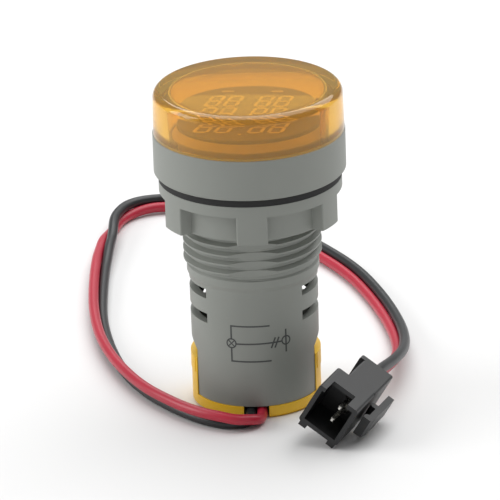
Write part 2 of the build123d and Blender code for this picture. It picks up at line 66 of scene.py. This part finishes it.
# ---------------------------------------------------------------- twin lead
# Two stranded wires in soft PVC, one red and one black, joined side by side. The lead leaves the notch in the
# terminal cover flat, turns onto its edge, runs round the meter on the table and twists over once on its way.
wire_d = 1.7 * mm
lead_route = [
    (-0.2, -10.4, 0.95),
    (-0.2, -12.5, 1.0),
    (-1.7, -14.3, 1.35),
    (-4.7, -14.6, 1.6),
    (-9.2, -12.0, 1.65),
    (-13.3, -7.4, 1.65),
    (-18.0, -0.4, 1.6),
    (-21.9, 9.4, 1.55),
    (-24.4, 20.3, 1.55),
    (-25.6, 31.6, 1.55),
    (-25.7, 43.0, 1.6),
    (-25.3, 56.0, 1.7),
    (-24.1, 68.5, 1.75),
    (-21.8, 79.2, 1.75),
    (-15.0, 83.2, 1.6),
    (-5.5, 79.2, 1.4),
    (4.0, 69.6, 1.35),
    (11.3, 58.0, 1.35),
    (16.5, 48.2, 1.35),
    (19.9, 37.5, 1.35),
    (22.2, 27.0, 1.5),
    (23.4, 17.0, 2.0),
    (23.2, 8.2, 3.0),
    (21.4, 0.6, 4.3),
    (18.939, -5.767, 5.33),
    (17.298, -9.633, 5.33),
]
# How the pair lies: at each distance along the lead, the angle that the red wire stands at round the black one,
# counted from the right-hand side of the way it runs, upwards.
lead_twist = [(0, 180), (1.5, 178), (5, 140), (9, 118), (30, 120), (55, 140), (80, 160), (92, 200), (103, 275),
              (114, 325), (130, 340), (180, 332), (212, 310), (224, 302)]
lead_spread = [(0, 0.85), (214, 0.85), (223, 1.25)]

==

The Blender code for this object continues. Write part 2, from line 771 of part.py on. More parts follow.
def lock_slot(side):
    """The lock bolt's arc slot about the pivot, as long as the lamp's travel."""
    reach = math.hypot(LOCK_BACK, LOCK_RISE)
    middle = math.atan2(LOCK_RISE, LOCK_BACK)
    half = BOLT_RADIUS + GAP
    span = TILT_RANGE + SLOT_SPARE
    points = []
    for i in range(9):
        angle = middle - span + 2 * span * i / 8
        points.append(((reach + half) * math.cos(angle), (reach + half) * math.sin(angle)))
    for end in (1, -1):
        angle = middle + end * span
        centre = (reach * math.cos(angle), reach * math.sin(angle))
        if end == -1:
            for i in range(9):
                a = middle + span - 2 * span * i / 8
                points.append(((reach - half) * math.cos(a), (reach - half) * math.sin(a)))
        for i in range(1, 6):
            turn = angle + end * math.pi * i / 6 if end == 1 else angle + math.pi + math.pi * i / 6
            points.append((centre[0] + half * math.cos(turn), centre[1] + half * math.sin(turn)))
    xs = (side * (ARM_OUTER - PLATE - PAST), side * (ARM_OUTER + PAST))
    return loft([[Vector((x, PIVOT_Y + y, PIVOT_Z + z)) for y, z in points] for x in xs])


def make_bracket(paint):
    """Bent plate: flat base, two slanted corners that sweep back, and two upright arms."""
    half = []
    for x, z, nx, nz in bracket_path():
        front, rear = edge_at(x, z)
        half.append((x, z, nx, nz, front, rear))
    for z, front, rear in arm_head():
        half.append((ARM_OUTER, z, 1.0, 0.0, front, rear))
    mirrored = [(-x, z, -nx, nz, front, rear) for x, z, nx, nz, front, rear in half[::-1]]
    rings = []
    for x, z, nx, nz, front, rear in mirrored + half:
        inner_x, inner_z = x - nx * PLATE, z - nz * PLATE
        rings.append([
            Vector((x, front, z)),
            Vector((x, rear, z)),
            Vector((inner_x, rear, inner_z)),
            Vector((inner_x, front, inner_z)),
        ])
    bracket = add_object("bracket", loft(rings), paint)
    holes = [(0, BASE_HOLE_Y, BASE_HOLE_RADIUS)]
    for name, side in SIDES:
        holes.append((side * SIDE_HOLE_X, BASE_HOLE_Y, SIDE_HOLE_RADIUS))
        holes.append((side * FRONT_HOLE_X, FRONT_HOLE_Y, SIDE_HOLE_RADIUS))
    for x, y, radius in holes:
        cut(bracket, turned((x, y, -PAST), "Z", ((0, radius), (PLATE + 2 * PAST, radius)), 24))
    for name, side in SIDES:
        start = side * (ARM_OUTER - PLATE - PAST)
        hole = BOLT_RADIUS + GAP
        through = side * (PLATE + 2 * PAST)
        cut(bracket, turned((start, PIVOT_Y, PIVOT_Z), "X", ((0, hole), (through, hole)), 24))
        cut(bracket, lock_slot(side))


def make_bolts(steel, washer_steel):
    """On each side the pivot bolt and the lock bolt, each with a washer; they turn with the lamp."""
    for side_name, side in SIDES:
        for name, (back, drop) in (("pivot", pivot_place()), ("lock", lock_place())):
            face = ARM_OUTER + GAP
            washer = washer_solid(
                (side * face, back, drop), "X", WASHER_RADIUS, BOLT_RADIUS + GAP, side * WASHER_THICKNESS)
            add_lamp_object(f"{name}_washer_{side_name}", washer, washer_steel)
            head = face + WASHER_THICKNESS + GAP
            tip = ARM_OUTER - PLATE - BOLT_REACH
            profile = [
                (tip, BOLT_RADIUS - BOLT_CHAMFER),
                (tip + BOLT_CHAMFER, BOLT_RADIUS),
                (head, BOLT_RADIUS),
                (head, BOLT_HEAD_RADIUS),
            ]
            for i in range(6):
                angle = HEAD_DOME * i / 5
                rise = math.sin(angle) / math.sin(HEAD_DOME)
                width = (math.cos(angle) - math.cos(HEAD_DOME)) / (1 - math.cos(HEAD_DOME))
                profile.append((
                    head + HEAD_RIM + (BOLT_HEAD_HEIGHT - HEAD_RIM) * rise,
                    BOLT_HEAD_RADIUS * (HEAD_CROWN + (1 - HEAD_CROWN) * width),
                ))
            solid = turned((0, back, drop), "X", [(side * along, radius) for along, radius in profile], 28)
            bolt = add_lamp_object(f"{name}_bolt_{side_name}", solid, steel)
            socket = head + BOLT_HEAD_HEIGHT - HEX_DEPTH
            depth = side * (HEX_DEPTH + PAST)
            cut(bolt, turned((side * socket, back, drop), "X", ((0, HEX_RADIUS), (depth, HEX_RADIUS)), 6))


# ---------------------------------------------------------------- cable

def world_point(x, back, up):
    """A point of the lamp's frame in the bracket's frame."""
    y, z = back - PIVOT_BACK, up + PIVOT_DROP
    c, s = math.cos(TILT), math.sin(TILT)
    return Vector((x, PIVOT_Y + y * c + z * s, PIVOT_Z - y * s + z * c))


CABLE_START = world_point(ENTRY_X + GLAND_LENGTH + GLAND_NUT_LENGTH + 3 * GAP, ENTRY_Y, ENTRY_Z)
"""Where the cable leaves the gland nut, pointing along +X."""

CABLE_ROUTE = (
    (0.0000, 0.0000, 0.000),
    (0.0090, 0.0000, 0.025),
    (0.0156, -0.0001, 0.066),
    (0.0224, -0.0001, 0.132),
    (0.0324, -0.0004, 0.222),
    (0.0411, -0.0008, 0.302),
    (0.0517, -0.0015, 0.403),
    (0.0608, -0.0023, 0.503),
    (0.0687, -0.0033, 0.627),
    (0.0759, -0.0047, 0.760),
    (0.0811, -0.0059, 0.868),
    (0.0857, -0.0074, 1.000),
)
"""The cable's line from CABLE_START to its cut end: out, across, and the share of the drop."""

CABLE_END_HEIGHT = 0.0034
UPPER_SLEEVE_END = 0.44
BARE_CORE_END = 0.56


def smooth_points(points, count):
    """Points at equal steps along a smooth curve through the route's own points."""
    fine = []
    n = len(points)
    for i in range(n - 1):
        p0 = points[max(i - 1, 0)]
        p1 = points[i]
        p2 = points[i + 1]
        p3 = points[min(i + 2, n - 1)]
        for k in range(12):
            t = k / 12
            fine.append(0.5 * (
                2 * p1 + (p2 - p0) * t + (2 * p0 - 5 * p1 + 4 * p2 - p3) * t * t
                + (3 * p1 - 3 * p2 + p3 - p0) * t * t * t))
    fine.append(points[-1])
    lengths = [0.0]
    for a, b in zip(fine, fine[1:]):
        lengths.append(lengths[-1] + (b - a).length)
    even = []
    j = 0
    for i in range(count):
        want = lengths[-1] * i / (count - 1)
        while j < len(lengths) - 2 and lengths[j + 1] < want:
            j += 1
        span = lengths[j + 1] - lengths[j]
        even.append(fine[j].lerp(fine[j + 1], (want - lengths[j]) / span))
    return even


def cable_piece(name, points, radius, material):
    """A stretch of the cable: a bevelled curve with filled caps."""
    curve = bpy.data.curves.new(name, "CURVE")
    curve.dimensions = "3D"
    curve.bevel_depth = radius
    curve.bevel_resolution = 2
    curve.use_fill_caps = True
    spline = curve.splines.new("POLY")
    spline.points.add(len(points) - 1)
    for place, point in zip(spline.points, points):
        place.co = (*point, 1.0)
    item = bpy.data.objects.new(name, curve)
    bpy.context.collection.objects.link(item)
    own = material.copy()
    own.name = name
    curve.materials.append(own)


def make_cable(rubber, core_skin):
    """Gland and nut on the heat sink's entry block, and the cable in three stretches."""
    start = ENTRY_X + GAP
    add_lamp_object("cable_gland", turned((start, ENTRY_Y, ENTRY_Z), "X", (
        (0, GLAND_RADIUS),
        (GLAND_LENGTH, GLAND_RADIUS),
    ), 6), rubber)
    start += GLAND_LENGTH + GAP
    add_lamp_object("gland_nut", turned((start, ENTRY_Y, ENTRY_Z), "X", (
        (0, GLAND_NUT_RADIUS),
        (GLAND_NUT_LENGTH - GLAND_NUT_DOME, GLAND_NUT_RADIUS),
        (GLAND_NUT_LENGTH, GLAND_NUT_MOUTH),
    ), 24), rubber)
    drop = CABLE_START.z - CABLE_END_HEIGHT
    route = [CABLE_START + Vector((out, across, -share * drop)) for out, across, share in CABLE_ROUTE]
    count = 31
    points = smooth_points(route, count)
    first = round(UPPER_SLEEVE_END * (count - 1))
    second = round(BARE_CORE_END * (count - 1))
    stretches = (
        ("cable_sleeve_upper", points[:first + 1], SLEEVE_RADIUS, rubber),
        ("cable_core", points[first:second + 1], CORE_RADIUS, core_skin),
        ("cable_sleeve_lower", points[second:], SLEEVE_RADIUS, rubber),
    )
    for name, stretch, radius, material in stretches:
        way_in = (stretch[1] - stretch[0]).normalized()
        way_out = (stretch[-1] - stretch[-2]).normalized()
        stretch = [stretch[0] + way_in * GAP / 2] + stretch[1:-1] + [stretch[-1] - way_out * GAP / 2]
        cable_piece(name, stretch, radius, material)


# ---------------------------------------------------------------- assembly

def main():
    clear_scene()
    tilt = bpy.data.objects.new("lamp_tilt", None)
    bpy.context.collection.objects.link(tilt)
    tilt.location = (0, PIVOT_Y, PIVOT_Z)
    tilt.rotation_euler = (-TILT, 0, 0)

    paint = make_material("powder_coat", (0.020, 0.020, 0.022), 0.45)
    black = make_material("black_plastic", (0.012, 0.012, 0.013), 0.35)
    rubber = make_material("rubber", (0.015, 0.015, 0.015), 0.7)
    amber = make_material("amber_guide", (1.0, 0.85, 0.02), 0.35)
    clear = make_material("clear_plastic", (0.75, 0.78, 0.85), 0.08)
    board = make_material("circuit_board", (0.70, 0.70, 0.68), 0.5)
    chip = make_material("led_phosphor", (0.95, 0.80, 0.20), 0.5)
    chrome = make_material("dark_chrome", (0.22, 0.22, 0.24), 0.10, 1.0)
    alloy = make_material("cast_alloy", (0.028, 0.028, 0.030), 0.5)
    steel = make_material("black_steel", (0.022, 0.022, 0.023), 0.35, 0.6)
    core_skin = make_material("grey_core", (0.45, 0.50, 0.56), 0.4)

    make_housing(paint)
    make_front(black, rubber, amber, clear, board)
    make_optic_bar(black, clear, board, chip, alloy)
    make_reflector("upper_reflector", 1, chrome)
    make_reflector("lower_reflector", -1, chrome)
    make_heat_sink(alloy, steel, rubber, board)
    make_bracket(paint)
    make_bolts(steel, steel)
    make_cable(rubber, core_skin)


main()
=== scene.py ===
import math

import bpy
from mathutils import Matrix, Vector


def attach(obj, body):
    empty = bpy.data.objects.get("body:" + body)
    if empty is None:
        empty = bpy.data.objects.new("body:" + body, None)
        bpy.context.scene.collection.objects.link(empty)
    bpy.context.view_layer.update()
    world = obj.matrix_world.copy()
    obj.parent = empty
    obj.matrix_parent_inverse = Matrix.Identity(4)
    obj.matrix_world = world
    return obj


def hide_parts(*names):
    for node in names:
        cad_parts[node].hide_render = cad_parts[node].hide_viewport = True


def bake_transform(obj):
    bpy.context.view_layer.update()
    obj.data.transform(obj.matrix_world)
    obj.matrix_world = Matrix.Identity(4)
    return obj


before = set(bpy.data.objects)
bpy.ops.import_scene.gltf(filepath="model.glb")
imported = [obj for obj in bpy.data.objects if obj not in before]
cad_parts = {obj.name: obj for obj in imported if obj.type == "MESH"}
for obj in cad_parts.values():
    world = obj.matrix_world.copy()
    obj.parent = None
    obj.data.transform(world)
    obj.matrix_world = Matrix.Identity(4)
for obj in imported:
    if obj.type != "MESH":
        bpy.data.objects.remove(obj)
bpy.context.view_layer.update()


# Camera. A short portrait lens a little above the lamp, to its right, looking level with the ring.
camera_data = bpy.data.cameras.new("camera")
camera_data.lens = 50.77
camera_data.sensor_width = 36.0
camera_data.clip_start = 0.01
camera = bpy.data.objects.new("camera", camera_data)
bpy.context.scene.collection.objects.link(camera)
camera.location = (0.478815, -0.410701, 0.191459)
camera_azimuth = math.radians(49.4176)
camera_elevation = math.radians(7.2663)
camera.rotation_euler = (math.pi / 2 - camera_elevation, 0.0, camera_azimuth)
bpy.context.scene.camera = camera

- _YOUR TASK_
Extract and reproduce exactly the lines opening with the line containing "Write part 2 of" and closing with the line containing "lead_spread = [(0, 0.85), (214, 0.85), (223, 1.25)]", inclusive.

- _RESULT OF THE EXERCISE_
Write part 2 of the build123d and Blender code for this picture. It picks up at line 66 of scene.py. This part finishes it.
# ---------------------------------------------------------------- twin lead
# Two stranded wires in soft PVC, one red and one black, joined side by side. The lead leaves the notch in the
# terminal cover flat, turns onto its edge, runs round the meter on the table and twists over once on its way.
wire_d = 1.7 * mm
lead_route = [
    (-0.2, -10.4, 0.95),
    (-0.2, -12.5, 1.0),
    (-1.7, -14.3, 1.35),
    (-4.7, -14.6, 1.6),
    (-9.2, -12.0, 1.65),
    (-13.3, -7.4, 1.65),
    (-18.0, -0.4, 1.6),
    (-21.9, 9.4, 1.55),
    (-24.4, 20.3, 1.55),
    (-25.6, 31.6, 1.55),
    (-25.7, 43.0, 1.6),
    (-25.3, 56.0, 1.7),
    (-24.1, 68.5, 1.75),
    (-21.8, 79.2, 1.75),
    (-15.0, 83.2, 1.6),
    (-5.5, 79.2, 1.4),
    (4.0, 69.6, 1.35),
    (11.3, 58.0, 1.35),
    (16.5, 48.2, 1.35),
    (19.9, 37.5, 1.35),
    (22.2, 27.0, 1.5),
    (23.4, 17.0, 2.0),
    (23.2, 8.2, 3.0),
    (21.4, 0.6, 4.3),
    (18.939, -5.767, 5.33),
    (17.298, -9.633, 5.33),
]
# How the pair lies: at each distance along the lead, the angle that the red wire stands at round the black one,
# counted from the right-hand side of the way it runs, upwards.
lead_twist = [(0, 180), (1.5, 178), (5, 140), (9, 118), (30, 120), (55, 140), (80, 160), (92, 200), (103, 275),
              (114, 325), (130, 340), (180, 332), (212, 310), (224, 302)]
lead_spread = [(0, 0.85), (214, 0.85), (223, 1.25)]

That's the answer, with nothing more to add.